Venezuela left with good potential

“The graveyards are full of indispensable men,” said Georges Clemenceau, prime minster of France during the First World War. He promptly died to prove his point. He was duly replaced, and France was just fine without him. Same goes for Hugo Chavez and Venezuela.

“Comandante Presidente” Chavez’s death last Tuesday came as no surprise. He was clearly coming home to die when he returned from his last bout of surgery in Cuba in December, and since then everybody in politics in Venezuela has been pondering their post-Chavez strategies.

But none of them really knows what will happen in the election that will be held by the end of April, let alone what happens afterwards.

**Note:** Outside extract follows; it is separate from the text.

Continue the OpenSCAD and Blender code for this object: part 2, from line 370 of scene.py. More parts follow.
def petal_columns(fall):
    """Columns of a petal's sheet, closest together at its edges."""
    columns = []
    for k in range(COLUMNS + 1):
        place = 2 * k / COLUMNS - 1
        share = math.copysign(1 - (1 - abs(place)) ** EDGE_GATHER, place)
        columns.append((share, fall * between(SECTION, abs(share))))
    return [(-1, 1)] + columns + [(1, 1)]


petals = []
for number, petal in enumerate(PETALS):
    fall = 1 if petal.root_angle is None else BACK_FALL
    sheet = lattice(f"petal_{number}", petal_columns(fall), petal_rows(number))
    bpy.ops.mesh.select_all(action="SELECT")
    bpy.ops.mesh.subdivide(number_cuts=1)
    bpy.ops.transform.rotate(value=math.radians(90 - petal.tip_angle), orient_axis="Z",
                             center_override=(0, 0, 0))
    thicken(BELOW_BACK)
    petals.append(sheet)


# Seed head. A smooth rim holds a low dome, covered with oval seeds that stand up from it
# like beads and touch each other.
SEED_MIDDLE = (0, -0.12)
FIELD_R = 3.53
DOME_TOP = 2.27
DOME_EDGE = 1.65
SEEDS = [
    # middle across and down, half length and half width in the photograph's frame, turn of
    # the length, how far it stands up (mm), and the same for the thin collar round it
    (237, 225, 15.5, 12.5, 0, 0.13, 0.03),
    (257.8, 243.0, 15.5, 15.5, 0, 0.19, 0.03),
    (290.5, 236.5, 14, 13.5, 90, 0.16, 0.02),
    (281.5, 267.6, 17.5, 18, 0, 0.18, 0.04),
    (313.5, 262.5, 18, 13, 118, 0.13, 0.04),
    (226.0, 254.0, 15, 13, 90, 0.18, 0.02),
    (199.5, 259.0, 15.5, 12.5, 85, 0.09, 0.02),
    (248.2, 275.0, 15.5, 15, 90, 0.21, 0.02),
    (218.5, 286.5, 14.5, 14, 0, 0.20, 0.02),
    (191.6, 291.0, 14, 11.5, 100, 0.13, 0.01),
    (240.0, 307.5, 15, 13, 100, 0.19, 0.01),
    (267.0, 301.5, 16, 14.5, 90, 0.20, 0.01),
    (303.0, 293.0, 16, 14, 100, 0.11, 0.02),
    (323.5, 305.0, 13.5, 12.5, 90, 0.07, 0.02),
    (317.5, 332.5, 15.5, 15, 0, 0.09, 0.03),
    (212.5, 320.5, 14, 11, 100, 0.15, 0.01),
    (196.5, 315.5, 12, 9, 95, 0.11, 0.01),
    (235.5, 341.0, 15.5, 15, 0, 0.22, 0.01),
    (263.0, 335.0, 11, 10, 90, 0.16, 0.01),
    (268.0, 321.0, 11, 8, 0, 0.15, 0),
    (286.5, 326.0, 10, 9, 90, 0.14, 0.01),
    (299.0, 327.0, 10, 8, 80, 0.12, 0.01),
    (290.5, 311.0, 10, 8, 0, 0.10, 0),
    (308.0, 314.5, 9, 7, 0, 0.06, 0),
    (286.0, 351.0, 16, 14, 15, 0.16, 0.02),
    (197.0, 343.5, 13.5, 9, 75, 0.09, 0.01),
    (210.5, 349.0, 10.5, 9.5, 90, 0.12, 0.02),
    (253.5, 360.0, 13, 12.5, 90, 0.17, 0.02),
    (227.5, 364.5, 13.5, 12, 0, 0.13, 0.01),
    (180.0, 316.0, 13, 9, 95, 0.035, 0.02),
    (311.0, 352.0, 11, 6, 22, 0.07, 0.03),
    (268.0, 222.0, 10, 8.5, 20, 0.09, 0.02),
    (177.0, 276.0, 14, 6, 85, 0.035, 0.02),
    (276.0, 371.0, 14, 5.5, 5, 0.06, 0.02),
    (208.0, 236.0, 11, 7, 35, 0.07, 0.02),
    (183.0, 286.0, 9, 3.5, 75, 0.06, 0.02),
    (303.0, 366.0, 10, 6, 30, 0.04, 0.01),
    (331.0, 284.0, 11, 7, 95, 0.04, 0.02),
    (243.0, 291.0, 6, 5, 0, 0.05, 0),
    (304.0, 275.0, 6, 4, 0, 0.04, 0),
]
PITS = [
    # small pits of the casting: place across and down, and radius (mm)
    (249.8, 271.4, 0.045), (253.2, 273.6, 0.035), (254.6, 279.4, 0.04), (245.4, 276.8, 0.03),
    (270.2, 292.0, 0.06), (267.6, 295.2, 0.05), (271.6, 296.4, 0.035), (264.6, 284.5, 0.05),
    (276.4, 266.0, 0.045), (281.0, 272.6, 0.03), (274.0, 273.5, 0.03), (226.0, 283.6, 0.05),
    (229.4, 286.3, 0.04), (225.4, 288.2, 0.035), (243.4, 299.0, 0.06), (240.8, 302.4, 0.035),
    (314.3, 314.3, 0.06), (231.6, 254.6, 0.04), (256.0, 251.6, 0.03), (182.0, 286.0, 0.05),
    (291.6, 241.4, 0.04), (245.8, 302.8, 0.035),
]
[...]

Venezuela never stopped being a democracy despite 14 years of Chavez’s rule. He didn’t seize power. He didn’t even rig elections, though he used the government’s money and privileged access to the media to good effect. He was elected president four times, the first three with increasing majorities — but the last time, in 2012, he fell back sharply, only defeating his rival by 54 percent to 44 percent.

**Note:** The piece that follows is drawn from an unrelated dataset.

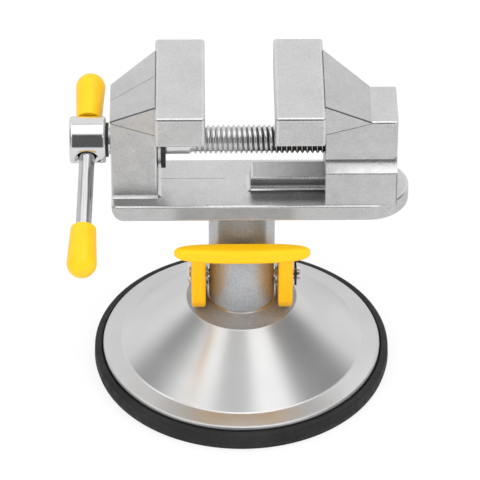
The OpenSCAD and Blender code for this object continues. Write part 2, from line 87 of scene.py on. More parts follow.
def math_node(nodes, links, operation, *inputs):
    node = add_node(nodes, "ShaderNodeMath", operation=operation)
    for socket, value in zip(node.inputs, inputs):
        if isinstance(value, (int, float)):
            socket.default_value = value
        else:
            links.new(value, socket)
    return node.outputs[0]


def split(nodes, links, vector):
    """The X, Y and Z of a vector."""
    node = add_node(nodes, "ShaderNodeSeparateXYZ")
    links.new(vector, node.inputs[0])
    return node.outputs


def ranged(nodes, links, value, low, high, to_low, to_high):
    """Carries a value from the range low to high over to another range, with soft ends."""
    node = add_node(nodes, "ShaderNodeMapRange", interpolation_type="SMOOTHSTEP")
    links.new(value, node.inputs["Value"])
    for name, number in (("From Min", low), ("From Max", high), ("To Min", to_low), ("To Max", to_high)):
        node.inputs[name].default_value = number
    return node.outputs["Result"]


def window(nodes, links, value, low, high, edge):
    """1 between low and high, 0 outside, with soft edges."""
    rise = ranged(nodes, links, value, low - edge, low + edge, 0, 1)
    fall = ranged(nodes, links, value, high - edge, high + edge, 1, 0)
    return math_node(nodes, links, "MULTIPLY", rise, fall)


def tinted(nodes, links, fac, low, high, from_low=0.3, from_high=0.7):
    """Blends from the colour low to the colour high; noise lies mostly between 0.3 and 0.7."""
    node = add_node(nodes, "ShaderNodeValToRGB")
    node.color_ramp.elements[0].position = from_low
    node.color_ramp.elements[0].color = (*low, 1)
    node.color_ramp.elements[1].position = from_high
    node.color_ramp.elements[1].color = (*high, 1)
    links.new(fac, node.inputs["Fac"])
    return node.outputs["Color"]


world = bpy.data.worlds.new("studio")
scene.world = world
nodes, links = tree_of(world)
way = add_node(nodes, "ShaderNodeTexCoord")
axes = split(nodes, links, way.outputs["Generated"])
behind = ranged(nodes, links, axes["Y"], 0.22, 0.60, 0.28, 0.86)
before = ranged(nodes, links, axes["Y"], -0.75, -0.30, 0.56, 0.28)
room = math_node(nodes, links, "MAXIMUM", behind, before)
dark_gap = math_node(nodes, links, "MULTIPLY", window(nodes, links, axes["X"], -0.25, 0.25, 0.07),
                     ranged(nodes, links, axes["Y"], -0.25, -0.05, 1, 0))
room = math_node(nodes, links, "MULTIPLY", room, ranged(nodes, links, dark_gap, 0, 1, 1, 0.19))
panels = math_node(nodes, links, "ADD", window(nodes, links, axes["X"], -0.70, -0.29, 0.06),
                   window(nodes, links, axes["X"], 0.12, 0.54, 0.06))
panels = math_node(nodes, links, "MULTIPLY", panels, ranged(nodes, links, axes["Z"], 0.64, 0.76, 0, 1.36))
above = ranged(nodes, links, axes["Z"], 0.82, 0.95, 0, 1.3)
crown = ranged(nodes, links, axes["Z"], 0.955, 0.99, 0, 1.7)
overhead = math_node(nodes, links, "MAXIMUM", math_node(nodes, links, "MAXIMUM", panels, above), crown)
seen_in_metal = math_node(nodes, links, "MAXIMUM", room, overhead)
path = add_node(nodes, "ShaderNodeLightPath")
plain = add_node(nodes, "ShaderNodeMix", data_type="FLOAT")
plain.inputs["A"].default_value = 1.0
links.new(path.outputs["Is Glossy Ray"], plain.inputs["Factor"])
links.new(seen_in_metal, plain.inputs["B"])
white = add_node(nodes, "ShaderNodeMix", data_type="FLOAT")
white.inputs["B"].default_value = 1.0
links.new(path.outputs["Is Camera Ray"], white.inputs["Factor"])
links.new(plain.outputs[0], white.inputs["A"])
background = add_node(nodes, "ShaderNodeBackground")
background.inputs["Color"].default_value = (1, 1, 1, 1)
links.new(white.outputs[0], background.inputs["Strength"])
sky = add_node(nodes, "ShaderNodeOutputWorld")
links.new(background.outputs[0], sky.inputs["Surface"])


VISE_MIDDLE = Vector((0, 0, 0.06))


def softbox(name, place, size, power):
    """A square lamp that points at the vise; metal doesn't mirror it."""
    lamp = bpy.data.lights.new(name, "AREA")
    lamp.shape = "SQUARE"
    lamp.size = size
    lamp.energy = power
    rig = bpy.data.objects.new(name, lamp)
    rig.location = place
    rig.rotation_euler = (VISE_MIDDLE - Vector(place)).to_track_quat("-Z", "Y").to_euler()
    rig.visible_glossy = False
    scene.collection.objects.link(rig)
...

That is certainly not a wide enough margin to guarantee that his appointed successor, Nicolas Maduro, will win the next election. Maduro will doubtless benefit from a certain sympathy vote, but that effect may be outweighed by the fact that Chavez is no longer there in person to work his electoral magic.

If his United Socialist Party of Venezuela (PSUV) were to lose that election, it would not be a tragedy.

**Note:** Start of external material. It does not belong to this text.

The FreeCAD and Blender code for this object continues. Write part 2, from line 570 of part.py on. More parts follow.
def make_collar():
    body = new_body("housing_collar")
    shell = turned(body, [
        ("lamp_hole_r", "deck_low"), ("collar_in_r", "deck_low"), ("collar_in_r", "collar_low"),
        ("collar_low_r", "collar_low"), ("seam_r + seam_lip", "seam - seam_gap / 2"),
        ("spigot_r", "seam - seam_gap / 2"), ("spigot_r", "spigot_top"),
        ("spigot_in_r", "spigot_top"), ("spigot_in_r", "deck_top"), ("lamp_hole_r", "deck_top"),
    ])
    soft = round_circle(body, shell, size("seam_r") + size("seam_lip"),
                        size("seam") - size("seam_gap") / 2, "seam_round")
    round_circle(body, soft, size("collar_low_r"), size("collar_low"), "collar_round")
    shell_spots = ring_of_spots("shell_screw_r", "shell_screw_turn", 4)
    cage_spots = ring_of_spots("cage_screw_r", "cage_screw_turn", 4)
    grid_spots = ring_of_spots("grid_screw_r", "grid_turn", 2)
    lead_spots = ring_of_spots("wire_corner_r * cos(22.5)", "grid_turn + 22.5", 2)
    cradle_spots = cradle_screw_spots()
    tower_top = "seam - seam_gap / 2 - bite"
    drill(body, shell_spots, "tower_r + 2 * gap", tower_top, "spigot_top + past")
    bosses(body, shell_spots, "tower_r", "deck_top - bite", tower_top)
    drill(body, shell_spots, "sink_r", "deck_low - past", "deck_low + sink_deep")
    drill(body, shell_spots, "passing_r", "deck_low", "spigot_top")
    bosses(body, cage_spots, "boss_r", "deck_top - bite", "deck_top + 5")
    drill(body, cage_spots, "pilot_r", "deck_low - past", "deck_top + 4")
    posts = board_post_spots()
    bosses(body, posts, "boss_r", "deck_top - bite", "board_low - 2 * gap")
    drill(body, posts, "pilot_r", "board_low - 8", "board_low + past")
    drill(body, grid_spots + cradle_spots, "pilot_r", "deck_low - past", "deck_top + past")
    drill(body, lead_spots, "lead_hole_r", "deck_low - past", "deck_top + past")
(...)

Chavez was an unnecessarily combative and polarizing politician and a truly awful administrator, but he has actually achieved what he went into politics for.

Twenty years ago Venezuelan politics was a corrupt game fought out between two factions of a narrow elite. Now the task of using the country’s oil wealth to improve the lives of the poor majority is central to all political debate in the country.

In last year’s election, the Venezuelan opposition parties managed to unite behind a single presidential candidate, Enrique Capriles, whose political platform was basically “Chavismo” without the demagoguery.

In previous elections, the opposition had railed against Chavez’s “socialism” and Marxism, and lost by a wide margin. Capriles, by contrast, promised to retain most of Chavez’s social welfare policies, and lost very narrowly.

Over the past dozen years Chavez’s governments have poured almost $300 billion into improving literacy, extending high school education, creating a modern, universally accessible health care system, build housing for the homeless, and subsidizing household purchases from groceries to appliances.

What made that possible was not “socialism”, but Venezuela’s huge oil revenues.

Capriles had to promise to maintain these policies because the poor — and most Venezuelans are still poor — won’t vote for a candidate who would end all that. He just said that he would spend that money more effectively, with less corruption, and a lot of people believed him. It would not be hard to be more efficient than Chavez’s slapdash administration.

Venezuela today has the fairest distribution of wealth in the Americas, with the obvious exception of Canada. Venezuela’s “Gini coefficient”, which measures the wealth gap between the rich and the poor, is 0.39, whereas the United States is 0.45 and Brazil, even after 10 years of reformist leftwing governments, is still 0.52. (A lower score means less inequality of income.)

For all of Chavez’s ranting about class struggle and his admiration for Fidel Castro, this was not achieved in Venezuela by taking money from the rich and giving it to the poor. It was accomplished by spending the oil revenue differently. He changed the political psychology of the country, and it now has the potential to be a Saudi Arabia with democracy.

That is not a bad thing to be, and the Venezuelan opposition has finally grasped that fact. It remains for Chavez’s own party to understand that it has actually won the war, and to stop refighting the old battles. A spell in opposition might help it to come to terms with its proper role in the new Venezuelan political consensus: no longer an embattled “revolutionary” movement, but the more radical alternative in a more or less egalitarian democracy.

This will be hard for the PSUV to do, because the people around Chavez are still addicted to the rhetoric and the mindset of “struggle”against the forces of evil that they see on every side.

Nicolas Maduro, for example, could not resist claiming that Chavez’s cancer had been induced by foul play by Venezuela’s enemies when he announced the leader’s death.

One day, Maduro promised, a “scientific commission” would investigate whether Chavez’s illness was brought about by what he called an enemy attack, presumably by the United States. Ridiculous, paranoid stuff, and it shows just how far the PSUV has to travel to take its proper place in a modern, democratic Venezuela.

But the journey has begun, and it will probably get there in the end.

Gwynne Dyer is an independent journalist whose articles are published in 45 countries.